Leider haben wir dazu niemals die Gelegenheit bekommen. Der Adressat, Will Karl App, wurde im Oktober 1942 aufgrund seiner Homosexualität verhaftet und am 14. März 1943 im Konzentrationslager Sachsenhausen ermordet. Willi Karl App stammt aus dem Stuttgarter Leonhardviertel. Mit nur 23 Jahren kam er als „Asozialer“ erst ins KZ Dachau, dann nach Sachsenhausen. Ein halbes Jahr später war er tot.

Alles das, was für uns heute selbstverständlich ist – sich Verlieben, ein gemeinsames Leben mit eine*r gleichgeschlechlichen Partner*in aufbauen, in der eigenen Familie und dem persönlichen Umfeld offen leben zu können, eine offene und solidarische LSBTTIQ-Community in der Mitte der Gesellschaft erleben zu können, rechtlich weitgehend geschützt von Diskriminierung und Gewalt zu sein – wurde ihm verwehrt. Willi hatte niemals die Gelegenheit, sich für seine Rechte einzusetzen, konnte den Kampf um Akzeptanz und Gleichberechtigung nicht mehr erleben, ja selbst das Recht auf Leben wurde ihm abgesprochen. Für eine Rehabilitation ist es zu spät. Von Willi ist nichts mehr da – keine Grabstätte, kein Foto, keine Familie. Nur noch ein kleiner unscheinbarer Stolperstein mit seinem Namen erinnert daran, dass es ihn jemals gegeben hat, in der Lazarettstraße im Stuttgarter Leonhardviertel, unweit der Abseitz-Geschäftsstelle.
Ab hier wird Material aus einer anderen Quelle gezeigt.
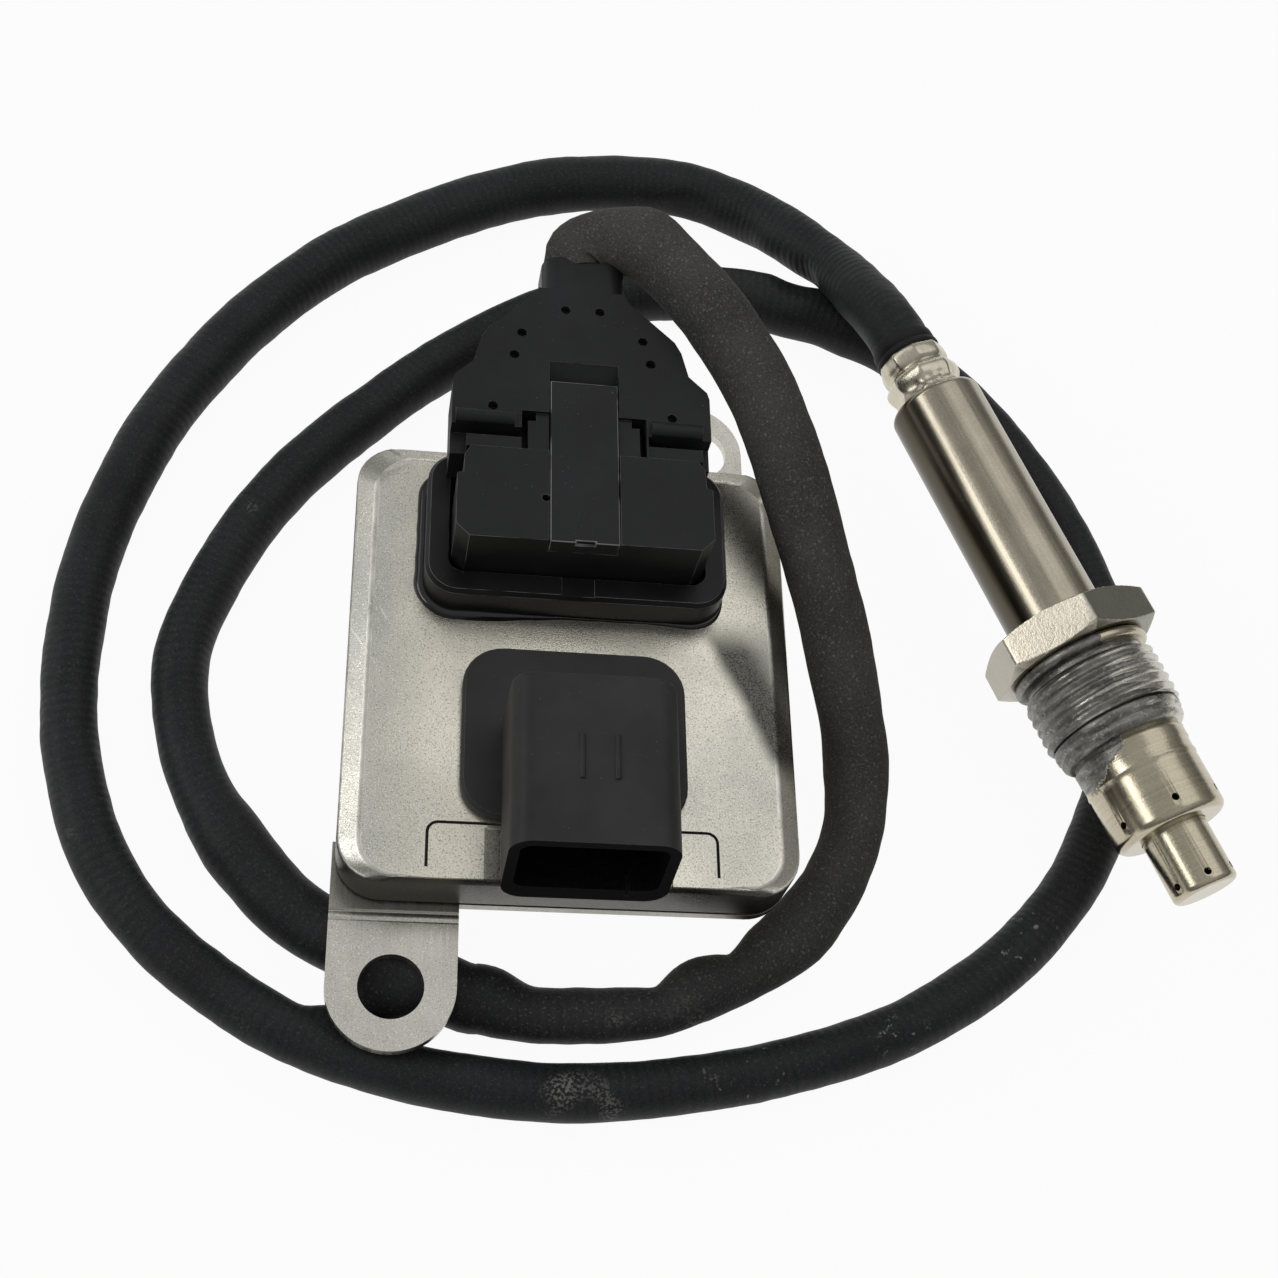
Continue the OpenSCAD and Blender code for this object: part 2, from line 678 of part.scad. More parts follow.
module neck_grommet() {
    color([0.12, 0.12, 0.12])
    translate([0, shell_y + shell_l - neck_l, cord_z]) rotate([-90, 0, 0]) difference() {
        cylinder(d = neck_bore_d - 0.2, h = neck_l - 0.5);
        for (a = [0 : 45 : 315]) rotate([0, 0, a]) translate([2.1, 0, -1])
            cylinder(d = 1.1, h = neck_l + 2, $fn = 24);
    }
}

module plug_lock_strap() {
    color([0.1, 0.1, 0.11])
    translate([strap_x, plug_y, 0]) difference() {
        translate([-strap_w / 2, -0.1, plug_top_z - strap_t])
            cube([strap_w, strap_l, strap_t]);
        translate([-1.2, -1, plug_top_z - 0.8]) cube([2.6, 1.2, 1]);
    }
}

// Smooth curve through four points of the route
function spline(a, b, c, d, t) = 0.5 * (2 * b + (c - a) * t + (2 * a - 5 * b + 4 * c - d) * t * t
    + (3 * b - a - 3 * c + d) * t * t * t);
function route_at(i) = route[max(0, min(len(route) - 1, i))];
centre_line = [for (i = [0 : len(route) - 2])
    let (steps = max(1, round(norm(route[i + 1] - route[i]) / ring_gap)))
    for (k = [0 : steps - 1])
        spline(route_at(i - 1), route[i], route[i + 1], route_at(i + 2), k / steps),
    route[len(route) - 1]];
probe_dir = [cos(probe_turn), sin(probe_turn), 0];
function unit(v) = v / norm(v);
function heading(i) = i == 0 ? [0, 1, 0] : i == len(centre_line) - 1 ? probe_dir
    : unit(centre_line[i + 1] - centre_line[i - 1]);
function side(i, last) = unit(last - (last * heading(i)) * heading(i));
function sides(i) = i == 0 ? [[1, 0, 0]] : let (s = sides(i - 1)) concat(s, [side(i, s[i - 1])]);
function ring(i, s) = [for (k = [0 : ring_sides - 1]) let (a = 360 * (k + 0.5) / ring_sides)
    centre_line[i] + cord_d / 2 * (cos(a) * s + sin(a) * cross(heading(i), s))];

module cable_sleeve() {
    n = len(centre_line);
    s = sides(n - 1);
    color([0.1, 0.1, 0.11])
    polyhedron(
        points = [for (i = [0 : n - 1]) each ring(i, s[i])],
        faces = concat(
            [[for (k = [0 : ring_sides - 1]) k]],
            [[for (k = [0 : ring_sides - 1]) (n - 1) * ring_sides + ring_sides - 1 - k]],
            [for (i = [0 : n - 2], k = [0 : ring_sides - 1]) let (m = (k + 1) % ring_sides)
                [i * ring_sides + k, (i + 1) * ring_sides + k,
                    (i + 1) * ring_sides + m, i * ring_sides + m]]));
}

// Puts a piece modelled along +Z, from the cable's end, on the probe's axis
module on_probe(s = 0) {
    translate([tail_x, tail_y, probe_z]) rotate([0, 0, probe_turn]) rotate([0, 90, 0])
        translate([0, 0, s]) children();
}

module cable_boot() {
    color([0.05, 0.05, 0.05])
    on_probe() difference() {
        cylinder(d = boot_d, h = boot_l + 4);
        translate([0, 0, -1]) cylinder(d = cord_d - 2.2, h = boot_l + 6);
        translate([0, 0, boot_l]) difference() {
            cylinder(d = boot_d + 1, h = 5);
            translate([0, 0, -1]) cylinder(d = boot_d - 1.2, h = 7);
        }
    }
}

module crimp_collar() {
    inner = (boot_d - 1.2) / 2 + 0.02;
    r = collar_d / 2;
    color([0.62, 0.6, 0.55])
    on_probe(boot_l + 0.02) rotate_extrude() polygon([
        [inner, 0], [r - 0.3, 0], [r, 0.4], [r, 2], [r - 0.6, 2.6], [r - 0.6, 3], [r, 3.6],
        [r, 5.2], [r - 0.5, 5.8], [r - 0.5, collar_l - boot_l - 1], [tube_d / 2 - 1.2,
            collar_l - boot_l - 0.2], [inner, collar_l - boot_l - 0.2]]);
}

module tube_grommet() {
    color([0.85, 0.85, 0.83])
    on_probe(tube_s + 1.4) difference() {
        cylinder(d = tube_d - 2 * tube_wall - 0.1, h = 8);
        for (a = [0 : 45 : 315]) rotate([0, 0, a]) translate([lead_ring_r, 0, -1])
            cylinder(d = lead_d + 0.1, h = 10, $fn = 24);
    }
}

module body_tube() {
    r = tube_d / 2;
    color([0.64, 0.62, 0.57])
    on_probe(tube_s) rotate_extrude() polygon(concat(
        [for (a = [90 : -15 : 0]) [r - 1.2 + 1.2 * cos(a), 1.2 - 1.2 * sin(a)]],
        [[r, tube_l - 0.02], [r - tube_wall, tube_l - 0.02], [r - tube_wall, 1.3],
            [r - 1.6, tube_wall], [collar_d / 2 - 1.2, tube_wall], [collar_d / 2 - 1.2, 0]]));
}

module contact_holder() {
    color([0.9, 0.89, 0.85])
    on_probe(tube_s + 14) difference() {
        cylinder(d = tube_d - 2 * tube_wall - 0.4, h = 16);
        translate([-element_w / 2 - 0.3, -element_t / 2 - 0.5, 4])
            cube([element_w + 0.6, element_t + 1, 14]);
        for (a = [0 : 45 : 315]) rotate([0, 0, a]) translate([lead_ring_r, 0, -1])
            cylinder(d = lead_d + 0.1, h = 5, $fn = 24);
    }
}

module lead_wires() {
    color([0.7, 0.3, 0.2])
    on_probe(tube_s + 1) for (a = [0 : 45 : 315]) rotate([0, 0, a]) translate([lead_ring_r, 0, 0])
        cylinder(d = lead_d, h = lead_l, $fn = 24);
}

module hex_body() {
    af_r = hex_af / 2 / cos(30);
    color([0.66, 0.64, 0.6])
    on_probe(hex_s) difference() {
        union() {
            intersection() {
                rotate([0, 0, hex_turn - 90]) cylinder(r = af_r, h = hex_h, $fn = 6);
                rotate_extrude() polygon([[0, 0], [hex_af / 2 - 0.2, 0], [af_r, 0.8],
                    [af_r, hex_h - 0.8], [hex_af / 2 - 0.2, hex_h], [0, hex_h]]);
            }
            translate([0, 0, hex_h - eps]) cylinder(d = relief_d, h = relief_l + 2 * eps);
            rotate_extrude() polygon([[0, hex_h], [relief_d / 2, hex_h + relief_l],
                [thread_d / 2, hex_h + relief_l + 1], [thread_d / 2,
                    hex_h + relief_l + thread_l - 1], [thread_d / 2 - 1,
                    hex_h + relief_l + thread_l], [0, hex_h + relief_l + thread_l]]);
            translate([0, 0, hex_h + relief_l + thread_l - eps]) cylinder(d = spigot_d - 0.04,
                h = spigot_l);
        }
        translate([0, 0, -1]) cylinder(d = bore_d, h = hex_h + relief_l + thread_l + spigot_l + 2);
    }
}

module seal_ring() {
    color([0.75, 0.73, 0.68])
    on_probe(hex_s + hex_h) rotate_extrude() polygon([
        [relief_d / 2 + 0.05, 0.02], [thread_d / 2 - 0.4, 0.02], [thread_d / 2, 0.5],
        [thread_d / 2, seal_ring_t - 0.4], [thread_d / 2 - 0.4, seal_ring_t],
        [relief_d / 2 + 0.05, seal_ring_t]]);
}

module rear_bush() {
    color([0.92, 0.91, 0.88])
    on_probe(hex_s + 0.4) difference() {
        cylinder(d = bore_d - 0.1, h = 5);
        translate([-element_w / 2 - 0.2, -element_t / 2 - 0.1, -1])
            cube([element_w + 0.4, element_t + 0.2, 7]);
    }
}

module talc_ring() {
    color([0.8, 0.78, 0.72])
    on_probe(hex_s + 5.4) difference() {
        cylinder(d = bore_d - 0.1, h = 4);
        translate([-element_w / 2 - 0.2, -element_t / 2 - 0.1, -1])
            cube([element_w + 0.4, element_t + 0.2, 7]);
    }
}

module front_bush() {
    color([0.92, 0.91, 0.88])
    on_probe(hex_s + 9.4) difference() {
        cylinder(d = bore_d - 0.1, h = 6);
        translate([-element_w / 2 - 0.2, -element_t / 2 - 0.1, -1])
            cube([element_w + 0.4, element_t + 0.2, 8]);
    }
}

module sensing_element() {
    color([0.95, 0.94, 0.9])
    on_probe(tube_s + element_s) translate([-element_w / 2, -element_t / 2, 0])
        cube([element_w, element_t, tip_s + 2 - tube_s - element_s]);
}

module gas_holes(r, n, z, turn) {
    for (i = [0 : n - 1]) rotate([0, 0, turn + i * 360 / n]) translate([r - 2, 0, z])
        rotate([0, 90, 0]) cylinder(d = gas_d, h = 4, $fn = 24);
}

module outer_shield() {
    r = shield_d / 2;
    hole_r = tip_d / 2 + tip_bore_gap;
    color([0.72, 0.69, 0.62])
    on_probe(thread_end + 0.02) difference() {
        rotate_extrude() polygon(concat(
            [[r, 0], [r, 4.8], [r - 0.15, 5], [r - 0.15, shield_l - 1.2]],
            [for (a = [15 : 15 : 90]) [r - 1.35 + 1.2 * cos(a), shield_l - 1.2 + 1.2 * sin(a)]],
            [[hole_r, shield_l], [hole_r, shield_l - shield_wall],
                [r - 1.6, shield_l - shield_wall], [r - shield_wall - 0.15, shield_l - 1.6],
                [r - shield_wall - 0.15, 5], [r - shield_wall, 4.6], [r - shield_wall, 0]]));
        gas_holes(r, 6, shield_l - 2.6, 14);
    }
}

module inner_shield() {
    r = tip_d / 2;
    l = probe_end - thread_end - spigot_l;
    color([0.72, 0.69, 0.62])
    on_probe(thread_end + spigot_l + 0.02) difference() {
        rotate_extrude() polygon(concat(
            [[spigot_d / 2 - 0.1, 0], [spigot_d / 2 - 0.1, 0.6], [r, 0.6], [r, l - 0.8]],
            [for (a = [15 : 15 : 90]) [r - 0.8 + 0.8 * cos(a), l - 0.82 + 0.8 * sin(a)]],
            [[0, l - 0.02], [0, l - 0.6], [r - shield_wall, l - 0.6], [r - shield_wall, 0]]));
        gas_holes(r, 6, l - 1.8, 14);
        gas_holes(r, 6, 3, 30);
    }
}

mounting_plate();
bottom_cover();
top_cover();
cover_seal();
pan_seal();
case_screws();
circuit_board();
board_components();
board_screws();
sensor_header();
header_pins();
header_seal();
vehicle_socket();
socket_pins();
socket_seal();
plug_housing();
plug_back_shell();
plug_lock_strap();
plug_terminals();
plug_seal();
neck_grommet();
cable_sleeve();
cable_boot();
crimp_collar();
tube_grommet();
body_tube();
contact_holder();
lead_wires();
hex_body();
seal_ring();
rear_bush();
talc_ring();
front_bush();
sensing_element();
outer_shield();
inner_shield();
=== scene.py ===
"""Dresses the nitrogen oxide sensor: its control unit, plug, sleeved cable and screw-in probe."""

import math

import bmesh
import bpy
from mathutils import Matrix, Vector, noise


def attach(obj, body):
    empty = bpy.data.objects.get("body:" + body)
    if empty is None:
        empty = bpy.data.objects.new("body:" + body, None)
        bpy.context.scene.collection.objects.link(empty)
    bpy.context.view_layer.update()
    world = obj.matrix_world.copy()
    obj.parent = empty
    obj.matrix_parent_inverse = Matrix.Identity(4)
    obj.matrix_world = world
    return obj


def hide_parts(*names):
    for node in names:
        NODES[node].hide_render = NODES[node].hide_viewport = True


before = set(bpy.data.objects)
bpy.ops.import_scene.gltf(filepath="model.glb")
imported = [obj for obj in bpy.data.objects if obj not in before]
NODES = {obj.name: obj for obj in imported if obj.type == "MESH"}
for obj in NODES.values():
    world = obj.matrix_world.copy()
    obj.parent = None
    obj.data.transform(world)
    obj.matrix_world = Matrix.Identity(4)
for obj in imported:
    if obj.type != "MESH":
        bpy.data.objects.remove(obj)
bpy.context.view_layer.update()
MM = 0.001

# The photograph's camera: focal length in pixels of a 1278 pixel frame, place in millimetres.
FOCAL_PX = 1884.6
FRAME_PX = 1278
SENSOR_MM = 36
CAMERA_AT = Vector((-29.84, -118.13, 240.92))
CAMERA_PITCH = 1.04918
CAMERA_YAW = 0.30952
CAMERA_ROLL = 0.3302

# The cable's centre line from the plug's neck to the probe, with the sleeve's width at each point.
# FLOOR is the height of its middle where it lies on the floor, and LEAST_Z that of its underside.
FLOOR = 4.3
LEAST_Z = 0.02
ROUTE = [
    (0, 56.6, 28.6, 9.2), (0, 59.1, 29.2, 10.8), (3, 61.1, 31.0, 10.2), (8.5, 59, 34, 10.0),
    (15, 51.2, 35, 10.0), (21.5, 41, 34.5, 10.0), (27, 30.5, 31.5, 10.0), (33, 15, 24.5, 9.6),
    (38.5, 1, 15.5, 9.2), (41.5, -9, 7.5, 8.8), (40.8, -19, FLOOR, 8.6),
    (34.6, -30.4, FLOOR, 8.6), (29, -35.3, FLOOR, 8.8), (24.6, -38.7, 3.6, 6.9),
    (21, -40, 4.1, 7.9), (17.9, -41.2, 4.2, 8.3), (14, -43.4, 3.4, 6.5), (9.5, -44.2, 3.5, 6.9),
    (3.8, -44.7, 3.7, 7.2), (-4, -44.7, 3.7, 7.3), (-9.6, -43.1, FLOOR, 9.0),
    (-15, -41.8, FLOOR, 8.8), (-35, -32, FLOOR, 8.8), (-47.5, -16.5, FLOOR, 7.8),
    (-52.5, 3, FLOOR, 7.7), (-47, 22, FLOOR, 7.8), (-36, 39.5, FLOOR, 8.0),
    (-16, 59.5, FLOOR, 8.2), (3.5, 71.7, FLOOR, 8.4), (25, 75.9, FLOOR, 9.3),
    (45, 72.3, FLOOR, 8.8), (64, 59.5, FLOOR, 8.2), (78, 37, FLOOR, 8.2), (84.5, 12, FLOOR, 8.0),
    (81.5, -7, FLOOR, 7.8), (69.5, -28, FLOOR, 7.6), (49, -43.8, FLOOR, 7.5),
    (22, -52.5, FLOOR, 7.4), (-7, -54.5, FLOOR, 7.4), (-35, -47.5, FLOOR, 7.4),
    (-56.5, -31, FLOOR, 7.5), (-66, -8, FLOOR, 7.6), (-66, 20, FLOOR, 8.0),
    (-56.5, 48.5, FLOOR, 8.4), (-37, 74.5, FLOOR, 8.8), (-8, 93, FLOOR, 9.3),
    (15.3, 97.7, FLOOR, 9.3), (30.9, 93.4, 4.8, 9.2), (42.2, 81.3, 9, 8.6),
    (46.9, 69.4, 14.8, 8.7), (49.3, 61.1, 18.6, 9.0), (51, 56.5, 19, 9.2),
]
RING_GAP = 0.9
RING_SIDES = 40
# Folds and lumps of the sleeve: place, reach and how far it stands out there, or in.
LUMPS = [
    ((31, -28, 6), 6, 0.8), ((36.5, -24.5, 7), 6, 0.4), ((-23, -44.8, 2), 7, 3.0),
    ((-27.5, -44.5, 3), 6, 2.6), ((-41, -22, 5), 10, 0.8), ((41.5, -9, 9), 8, 0.5),
    ((33, 84.5, 7), 4, 0.6),
    ((38, 76.5, 8), 5, -1.3), ((27.5, 86, 6), 5, -0.4), ((20.5, 90, 6), 6, -1.3),
    ((36, 70, 5), 8, 0.9), ((45.5, 66.5, 6), 8, 0.7), ((-1.5, 61, 31), 5, 0.7),
    ((4.5, 59.5, 34), 4, -0.9), ((9.5, 61, 36), 6, 0.6),
]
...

Willi Karl App wäre heute 100 geworden. Wir können das nicht mehr mit ihm feiern, aber wir können ihn ehren, ihm als einem der Unseren gedenken, die Erinnerung an ihn und alle die, die wie er von einer feigen, lebensverachtenden Gesellschaft ermordet wurden, hochhalten.
Ihn zu vergessen wäre ein Verbrechen. Und so können wir ihm nur noch zusichern, dass wir weiterhin kämpfen, dass wir uns auch 2019 und darüber hinaus mit aller Kraft dafür einsetzen, dass sich diese Geschichte niemals und nirgends wiederholt, dass alle Menschen unabhängig von ihrer sexuellen Orientierung und ihrer geschlechtlichen Identität frei und offen und in Frieden leben können.

Das ist unser Versprechen an Willi App.